→ **Entries supplied**:
....

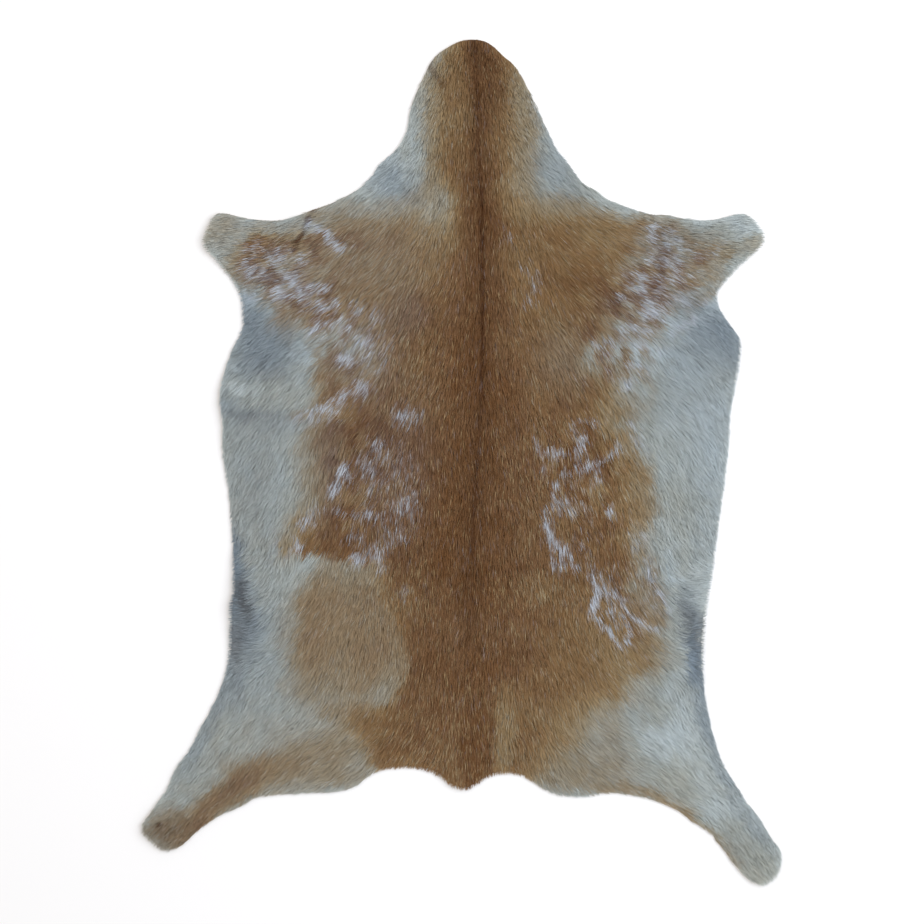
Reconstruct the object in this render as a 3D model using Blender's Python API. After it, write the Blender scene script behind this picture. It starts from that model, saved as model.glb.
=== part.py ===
"""Goatskin rug: one whole goat hide with its short coat, laid flat.

The skin and the hair that grows from it are a single piece, so the hide is one closed solid. Its edge
follows the hide's own outline, its underside lies on the floor and lifts a little along the rim, and its
top carries the crease of the spine and the low folds of the skin.

Metres, +Z up. The neck points to +Y and the hind legs to -Y. The origin is on the floor, under the middle
of the hide's bounding box.
"""

import math

import bmesh
import bpy
import numpy as np
from mathutils import Vector
from mathutils.geometry import delaunay_2d_cdt

MM = 0.001

# Driving sizes, in metres
HIDE_LENGTH = 0.928  # neck to the lower hind foot
HIDE_WIDTH = 0.700  # across the hind feet
PELT_THICKNESS = 0.0062  # skin of 1.5 mm under a coat that lies flat
RIM_THICKNESS = 0.0022  # where the skin ends and the last hairs lie on the floor
RIM_ROUNDING = 0.014  # how far in from the edge the coat reaches its full thickness
SPINE_HALF_WIDTH = 0.007
SPINE_DEPTH = 0.0014

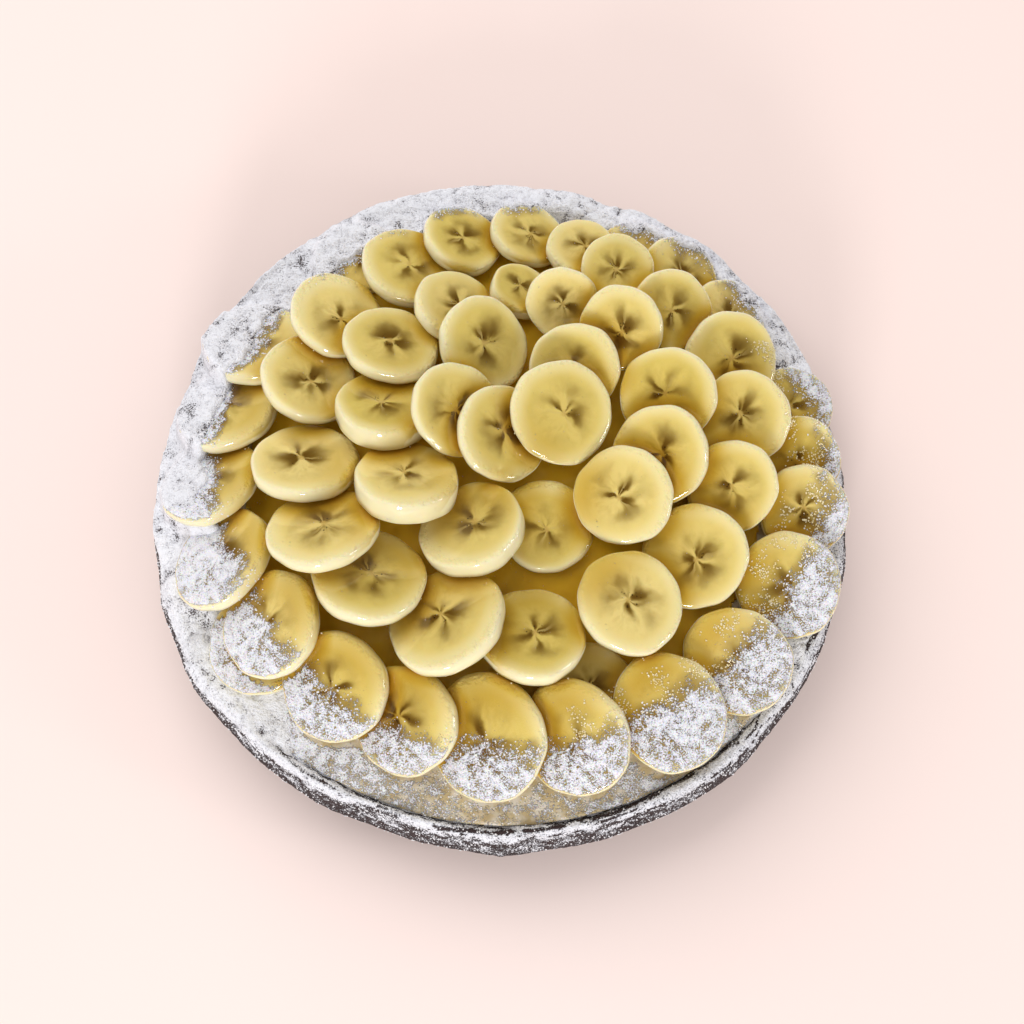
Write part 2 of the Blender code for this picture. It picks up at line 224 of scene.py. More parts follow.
def banana_flesh():
    """Ripe banana, cut across and brushed with glaze: pale and soft, darker round the seeds, wet on top."""
    made, tree, shader = new_material("glazed banana flesh")
    place = node(tree, "Attribute", {}, attribute_name="place").outputs["Vector"]
    seed = node(tree, "Attribute", {}, attribute_name="seed").outputs["Fac"]
    pool_and_shade = node(tree, "Attribute", {}, attribute_name="pool_and_shade").outputs["Fac"]
    dust = node(tree, "Attribute", {}, attribute_name="dust").outputs["Fac"]

    parts = node(tree, "SeparateXYZ", {0: place})
    face = parts.outputs[2]
    across = node(tree, "CombineXYZ", {0: parts.outputs[0], 1: parts.outputs[1], 2: seed}).outputs[0]

    # The lobes round the core are soft and uneven, so the pattern is bent before it is read.
    bent = across
    for scale, size in ((1.9, 0.27), (6.0, 0.08)):
        bend = node(tree, "TexNoise", {"Vector": across, "Scale": scale, "Detail": 2.0}).outputs["Color"]
        bend = node(tree, "VectorMath", {0: bend, 1: (0.5, 0.5, 0.5)}, operation="SUBTRACT").outputs[0]
        bend = node(tree, "VectorMath", {0: bend, 1: (size, size, 0.0)}, operation="MULTIPLY").outputs[0]
        bent = node(tree, "VectorMath", {0: bent, 1: bend}, operation="ADD").outputs[0]
    bent = node(tree, "SeparateXYZ", {0: bent})
    ray = node(tree, "CombineXYZ", {0: bent.outputs[0], 1: bent.outputs[1], 2: 0.0}).outputs[0]
    far = node(tree, "VectorMath", {0: ray}, operation="LENGTH").outputs["Value"]
    angle = node(tree, "Math", {0: bent.outputs[1], 1: bent.outputs[0]}, operation="ARCTAN2").outputs[0]
    aim = node(tree, "VectorMath", {0: ray}, operation="NORMALIZE").outputs[0]

    # The seed rows are dark blots drawn out from the core, each as broad, dark and long as chance makes it.
    drawn_out = node(tree, "Math", {0: far, 1: 1.3, 2: seed}, operation="MULTIPLY_ADD").outputs[0]
    aim = node(tree, "SeparateXYZ", {0: aim})
    aim = node(tree, "CombineXYZ", {0: aim.outputs[0], 1: aim.outputs[1], 2: drawn_out}).outputs[0]
    chance = node(tree, "TexNoise", {"Vector": aim, "Scale": 1.15, "Detail": 0.6}).outputs["Fac"]
    longest = within(tree, (chance, 0.4, 0.7, 0.32, 0.7))
    arms = within(tree, (chance, 0.46, 0.66), (far, 0.02, 0.11), (far, 0.12, longest, 1.0, 0.0), face)
    lobes = within(tree, (chance, 0.36, 0.6, 0.08, 0.9), (far, 0.16, 0.8, 1.0, 0.0), face)

    # The pale core, the three pale walls that part the fruit, and the fibres that run out from it.
    core = within(tree, (far, 0.03, 0.085, 0.75, 0.0))
    three = node(tree, "Math", {0: angle, 1: 3.0, 2: math.pi / 2}, operation="MULTIPLY_ADD").outputs[0]
    three = node(tree, "Math", {0: three}, operation="COSINE").outputs[0]
    wall = within(tree, (three, 0.88, 1.0), (far, 0.1, 0.5, 0.6, 0.0), face)
    fibre = node(tree, "TexNoise", {"Vector": aim, "Scale": 4.5, "Detail": 2.0}).outputs["Fac"]
    fibre = within(tree, (fibre, 0.4, 0.7, 0.0, 0.25), (far, 0.12, 0.3), (far, 0.35, 0.85, 1.0, 0.0), face)

    # Seeds are specks under a millimetre, only in the dark of a row.
    specks = node(tree, "TexVoronoi", {"Vector": across, "Scale": 13.0}).outputs["Distance"]
    specks = within(tree, (specks, 0.1, 0.32, 0.9, 0.0), (far, 0.16, 0.26, 1.0, 0.0), (lobes, 0.2, 0.5))

    # From one slice to the next the flesh is riper or paler. Pooled glaze and painted shade darken it to
    # amber.
    flat = node(tree, "VectorMath", {0: place, 1: (1.0, 1.0, 0.0)}, operation="MULTIPLY").outputs[0]
    reach = node(tree, "VectorMath", {0: flat}, operation="LENGTH").outputs["Value"]
    ripe = node(tree, "TexWhiteNoise", {"W": seed}, noise_dimensions="1D").outputs["Value"]
    shade = node(tree, "Mix", {0: ripe, 6: "#E0C86A", 7: "#F2DC8F"}, data_type="RGBA").outputs[2]
    rim = within(tree, (reach, 0.66, 0.97, 0.0, 0.65))
    marks = (
        (rim, "#F8EDB8"),
        (fibre, "#BF9F48"),
        (lobes, "#987A2C"),
        (arms, "#6A4D16"),
        (wall, "#D9C176"),
        (specks, "#2C1D09"),
        (core, "#CFB063"),
    )
    for share, code in marks:
        shade = node(tree, "Mix", {0: share, 6: shade, 7: code}, data_type="RGBA").outputs[2]
    shade = node(tree, "Mix", {0: face, 6: "#F5ECC2", 7: shade}, data_type="RGBA").outputs[2]
    # The pool darkens the flesh towards amber: pooled glaze, and painted shade under and beside the slices
    # laid on it.
    for low, high, code in ((0.0, 0.5, "#DCC672"), (0.35, 1.0, "#D4AA36")):
        share = within(tree, (pool_and_shade, low, high))
        ends = {0: share, 6: shade, 7: code}
        shade = node(tree, "Mix", ends, data_type="RGBA", blend_type="MULTIPLY").outputs[2]
    # Under the sugar, short of the rounded edge, the flesh turns browner.
    browner_under_sugar = within(tree, (dust, 0.06, 0.5, 0.0, 0.55), (reach, 0.8, 0.93, 1.0, 0.0), face)
    shade = node(tree, "Mix", {0: browner_under_sugar, 6: shade, 7: "#7C5A2C"}, data_type="RGBA").outputs[2]

    # The glaze lies in low waves, and stands in small beads along the rounded edge.
    where = node(tree, "TexCoord", {}).outputs["Object"]
    waves = node(tree, "TexNoise", {"Vector": where, "Scale": per_mm(6.0), "Detail": 1.0}).outputs["Fac"]
    beads = node(tree, "TexNoise", {"Vector": where, "Scale": per_mm(1.5), "Detail": 2.0}).outputs["Fac"]
    beads = node(tree, "Math", {0: beads, 1: 0.5}, operation="SUBTRACT").outputs[0]
    beads = within(tree, beads, (reach, 0.86, 0.95, 0.0, 2.8), (face, 0.0, 0.1))
    relief = node(tree, "Math", {0: waves, 1: 0.5, 2: beads}, operation="MULTIPLY_ADD").outputs[0]
    dust_with_sugar(tree, shader, shade, 0.4, 1.0, relief)
    shader.inputs["Specular IOR Level"].default_value = 0.1
    shader.inputs["Subsurface Weight"].default_value = 0.3
    shader.inputs["Subsurface Radius"].default_value = (1.0, 0.62, 0.22)
    shader.inputs["Subsurface Scale"].default_value = 2.2 * MM
    shader.inputs["IOR"].default_value = 1.42
    shader.inputs["Coat Roughness"].default_value = 0.055
    shader.inputs["Coat IOR"].default_value = 1.7
    return made


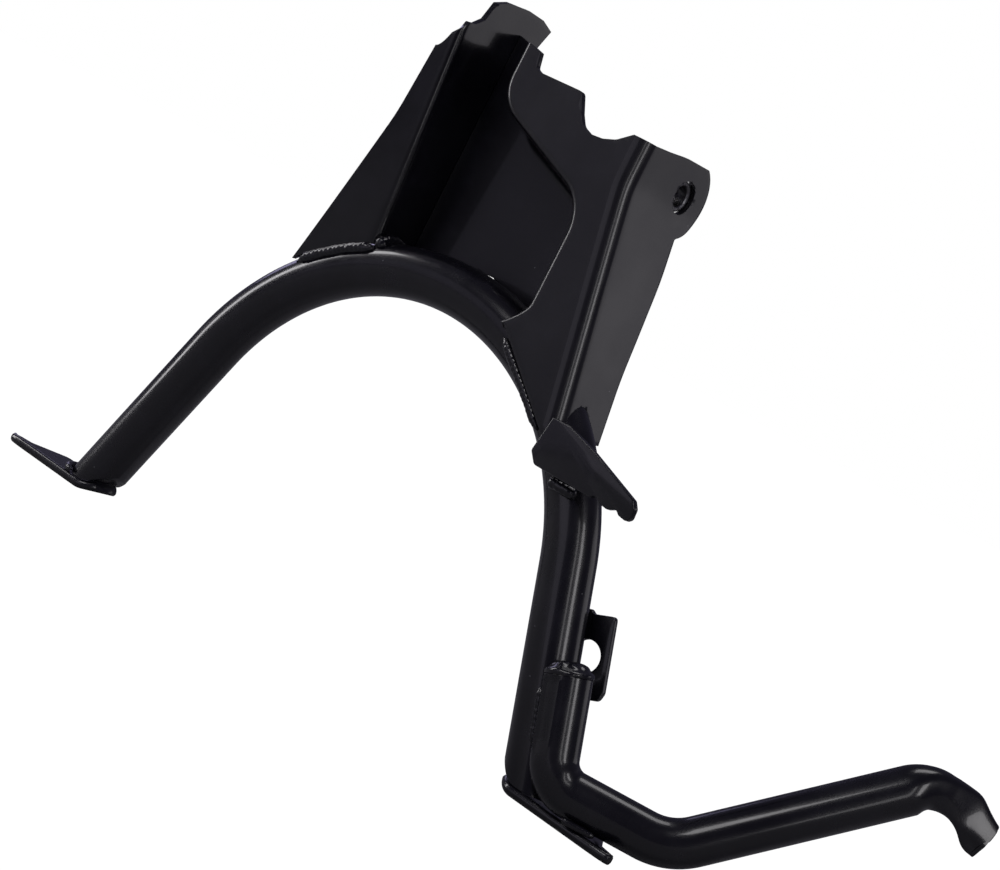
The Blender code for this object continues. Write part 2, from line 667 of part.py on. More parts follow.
def make_welds(arch_room):
    step = BEAD + GAP
    strip = [
        on_tube(-WALL_X - 0.004 - 0.032 * k / 7, ARCH_RADIUS + STRIP_REACH - step, 0.001)
        for k in range(8)
    ]
    cut(bead("strip_weld", strip, BEAD), arch_room)

    # Inner side of the left wall, over the top of the tube
    x = -WALL_X + GAP + BEAD
    over = []
    for k in range(7):
        turn = math.radians(-30 + 70 * k / 6)
        reach = ARCH_RADIUS + (TUBE_R + 0.001) * math.cos(turn)
        z = math.sqrt(reach**2 - x**2) - ARCH_RADIUS
        over.append(Vector((x, (TUBE_R + 0.001) * math.sin(turn), z)))
    cut(bead("corner_weld", over, BEAD, across=Vector((1, 0, 0))), arch_room)

    # Rear corner of the web and the left wall
    rear = WEB_Y + SHEET + GAP + 0.0016
    side = [Vector((x - 0.0008, rear, 0.030 + 0.0055 * k)) for k in range(7)]
    bead("web_side_weld", side, 0.0016)

    # Lower edge of the right plate
    lap = []
    first = Vector((LAP_X, 0, LAP_TOP))
    final = Vector((flange_x(LAP_LOW) - FOLD, 0, LAP_LOW))
    below = (final - first).normalized().cross(FRONT) * (step + 0.0002)
    for k in range(8):
        spot = first.lerp(final, 0.10 + 0.84 * k / 7) + below
        r = math.hypot(spot.x, spot.z + ARCH_RADIUS)
        reach = math.sqrt((TUBE_R + 0.0012) ** 2 - (r - ARCH_RADIUS) ** 2)
        lap.append(Vector((spot.x, -reach, spot.z)))
    cut(bead("plate_lap_weld", lap, BEAD), arch_room)

    # Under the spring hook
    under = []
    x0, low = hook_corner()
    for k in range(7):
        spot = Vector((x0 + 0.0075 + 0.018 * k / 6, 0, low - GAP - 0.003))
        r = math.hypot(spot.x, spot.z + ARCH_RADIUS)
        reach = math.sqrt((TUBE_R + 0.0022) ** 2 - (r - ARCH_RADIUS) ** 2)
        under.append(Vector((spot.x, -reach, spot.z)))
    cut(bead("tab_weld", under, 0.0028), arch_room)

    # Inner edge of the stop bracket
    axis = leg_point(-SOLE_DROP + STOP_UP)
    edge = axis + LEG_OUT * (-0.004 - GAP - 0.002) + Vector((0, TUBE_R - 0.0002, 0))
    line = [edge + LEG_DIR * STOP_LENGTH * (k / 8 - 0.4) for k in range(7)]
    cut(bead("stop_weld", line, 0.0019), arch_room)

    # Closed upper end of the lever
    path = lever_path()
    base = path[0] - LEG_DIR * GAP
    wide, tall = cross_frames(path, FRONT)[0]
    dome = []
    for k in range(5):
        turn = math.radians(80) * k / 4
        size = LEVER_R * 1.03 * math.cos(turn)
        centre = base - LEG_DIR * 0.0065 * math.sin(turn)
        dome.append(ring(centre, wide * size, tall * size, 16))
    cut(body("lever_top_weld", *loft(dome)), arch_room)

    # Front valley between the lever and the leg
    size = 0.0018
    away = LEG_OUT * math.cos(LEVER_SIDE) + FRONT * math.sin(LEVER_SIDE)
    across = FRONT * math.cos(LEVER_SIDE) - LEG_OUT * math.sin(LEVER_SIDE)
    d1, d2, span = TUBE_R + GAP + size, LEVER_R + GAP + size, TUBE_R + LEVER_R + GAP
    share = (d1**2 - d2**2 + span**2) / (2 * span)
    spot = away * (share - span) + across * (math.sqrt(d1**2 - share**2) + 0.0002)
    valley = [path[0] + spot + LEG_DIR * (0.006 + 0.004 * k) for k in range(7)]
    bead("lever_side_weld", valley, size)

    # Round the legs on the pads
    size = 0.0016
    level = PAD_TOP + GAP + size
    foot = leg_point(PAD_TOP)
    wide, deep = TUBE_R / math.cos(LEG_SPLAY) + GAP + size, CLEAR_R + size
    for name, side, first, final in (("left", -1, -72, 72), ("right", 1, 20, 76)):
        line = []
        for k in range(9):
            turn = math.radians(first + (final - first) * k / 8)
            x = foot.x + (wide + 0.0003) * math.cos(turn)
            line.append(Vector((side * x, (deep + 0.0003) * math.sin(turn), level)))
        bead(f"{name}_foot_weld", line, size, across=Vector((0, 0, 1)))

    # Front side of the lever on its pad
    size = 0.0015
    high = GAP + LEVER_R - size - GAP
    reach = math.sqrt((LEVER_R + GAP + size) ** 2 - high**2) + 0.0003
    level = PAD_TOP + GAP + size
    start = path[6]
    way = (path[7] - start).normalized()
    seam = []
    for k in range(6):
        spot = start + way * (0.003 + 0.003 * k) + way.cross(Vector((0, 0, 1))) * reach
        spot.z = level
        seam.append(spot)
    bead("lever_foot_weld", seam, size, across=Vector((0, 0, 1)))


def main():
    for piece in list(bpy.data.objects):
        bpy.data.objects.remove(piece, do_unlink=True)
    arch_room = make_arch_room()
    make_arch()
    make_saddle(arch_room)
    make_left_plate(arch_room)
    make_bush("left_pivot_bush", -WALL_X - SHEET - 0.001)
    make_bush("right_pivot_bush", EAR_X - BUSH_SUNK - BUSH_LENGTH)
    make_foot("left_foot", -1)
    make_foot("right_foot", 1)
    make_lever()
    make_hook()
    make_stop()
    make_welds(arch_room)


main()
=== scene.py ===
import json
import math

import bmesh
import bpy
from mathutils import Matrix, Vector

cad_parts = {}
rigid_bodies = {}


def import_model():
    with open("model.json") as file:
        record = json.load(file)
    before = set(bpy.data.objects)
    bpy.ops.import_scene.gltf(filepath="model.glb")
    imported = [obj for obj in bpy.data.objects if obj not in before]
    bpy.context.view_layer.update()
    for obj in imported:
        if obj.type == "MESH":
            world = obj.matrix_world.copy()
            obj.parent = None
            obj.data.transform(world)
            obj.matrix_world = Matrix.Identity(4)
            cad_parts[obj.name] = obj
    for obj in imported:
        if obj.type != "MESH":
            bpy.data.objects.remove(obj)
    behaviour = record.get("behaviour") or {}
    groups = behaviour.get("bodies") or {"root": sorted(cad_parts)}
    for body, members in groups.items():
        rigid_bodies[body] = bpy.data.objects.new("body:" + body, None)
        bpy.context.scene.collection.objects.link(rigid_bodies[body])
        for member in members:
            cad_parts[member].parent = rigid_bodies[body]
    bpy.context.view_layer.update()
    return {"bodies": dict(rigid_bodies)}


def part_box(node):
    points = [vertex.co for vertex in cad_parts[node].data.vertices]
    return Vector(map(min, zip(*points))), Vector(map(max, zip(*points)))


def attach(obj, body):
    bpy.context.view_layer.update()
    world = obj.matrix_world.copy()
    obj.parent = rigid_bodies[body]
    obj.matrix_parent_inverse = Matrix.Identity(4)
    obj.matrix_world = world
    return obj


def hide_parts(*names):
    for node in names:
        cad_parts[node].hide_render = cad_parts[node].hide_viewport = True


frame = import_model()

# Motorcycle centre stand, black painted steel, standing on its feet.
# Everything is in metres. Shapes are laid out from the crown, the middle of the arch tube's highest
# point, and moved to the CAD's place when a mesh is made.

bodyName = list(frame["bodies"])[0]
archLow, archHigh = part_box("arch_tube")
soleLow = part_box("left_foot")[0].z
tubeR = (archHigh.y - archLow.y) / 2
crown = Vector((0, (archLow.y + archHigh.y) / 2, archHigh.z - tubeR))
pivot = -crown  # the pivot axis, seen from the crown

stand = {
    "bend": 0.125,  # arch radius, to the tube's centreline
    "splay": math.radians(20.3),
    "soleDrop": crown.z - soleLow,
    "sheet": 0.003,
    "gap": 0.0003,
    "padThickness": 0.0045,
}

bend = stand["bend"]
gap = stand["gap"]
sheet = stand["sheet"]
splay = stand["splay"]
archMiddle = Vector((0, 0, -bend))
legDown = Vector((math.sin(splay), 0, -math.cos(splay)))
legOut = Vector((math.cos(splay), 0, math.sin(splay)))
front = Vector((0, -1, 0))
up = Vector((0, 0, 1))
padTop = -stand["soleDrop"] + stand["padThickness"]
bendEnd = archMiddle + legOut * bend


def legPoint(z):
    return bendEnd + legDown * ((bendEnd.z - z) / math.cos(splay))


# Node trees


def feed(tree, made, inputs):
    # Each input, by name or place, takes a value or is linked to the output given
    for name, value in inputs.items():
        if isinstance(value, bpy.types.NodeSocket):
            tree.links.new(value, made.inputs[name])
        else:
            made.inputs[name].default_value = value
    return made


def addNode(tree, kind, inputs=None, **values):
    made = tree.nodes.new(kind)
    for name, value in values.items():
        setattr(made, name, value)
    return feed(tree, made, inputs or {})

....

→ **Exercise prompt**: Only the lines from the start of the data to the line holding "top carries the" are wanted; return them exactly, both ends included.

→ **Worked solution**:
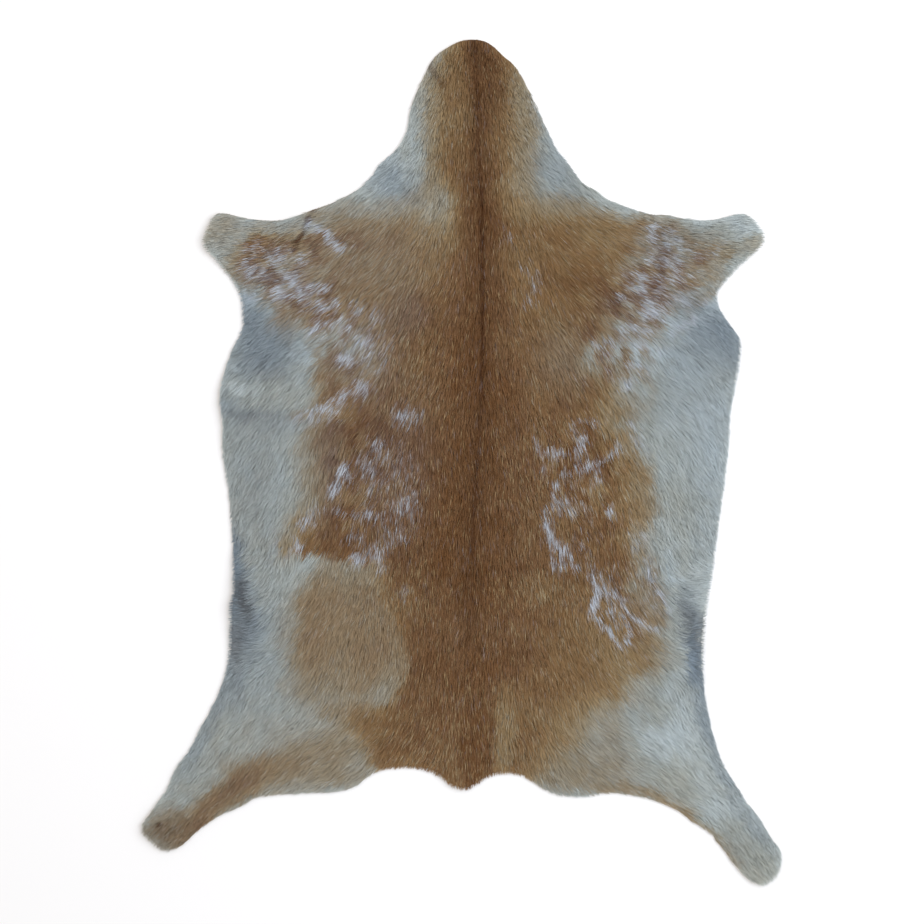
Reconstruct the object in this render as a 3D model using Blender's Python API. After it, write the Blender scene script behind this picture. It starts from that model, saved as model.glb.
=== part.py ===
"""Goatskin rug: one whole goat hide with its short coat, laid flat.

The skin and the hair that grows from it are a single piece, so the hide is one closed solid. Its edge
follows the hide's own outline, its underside lies on the floor and lifts a little along the rim, and its
top carries the crease of the spine and the low folds of the skin.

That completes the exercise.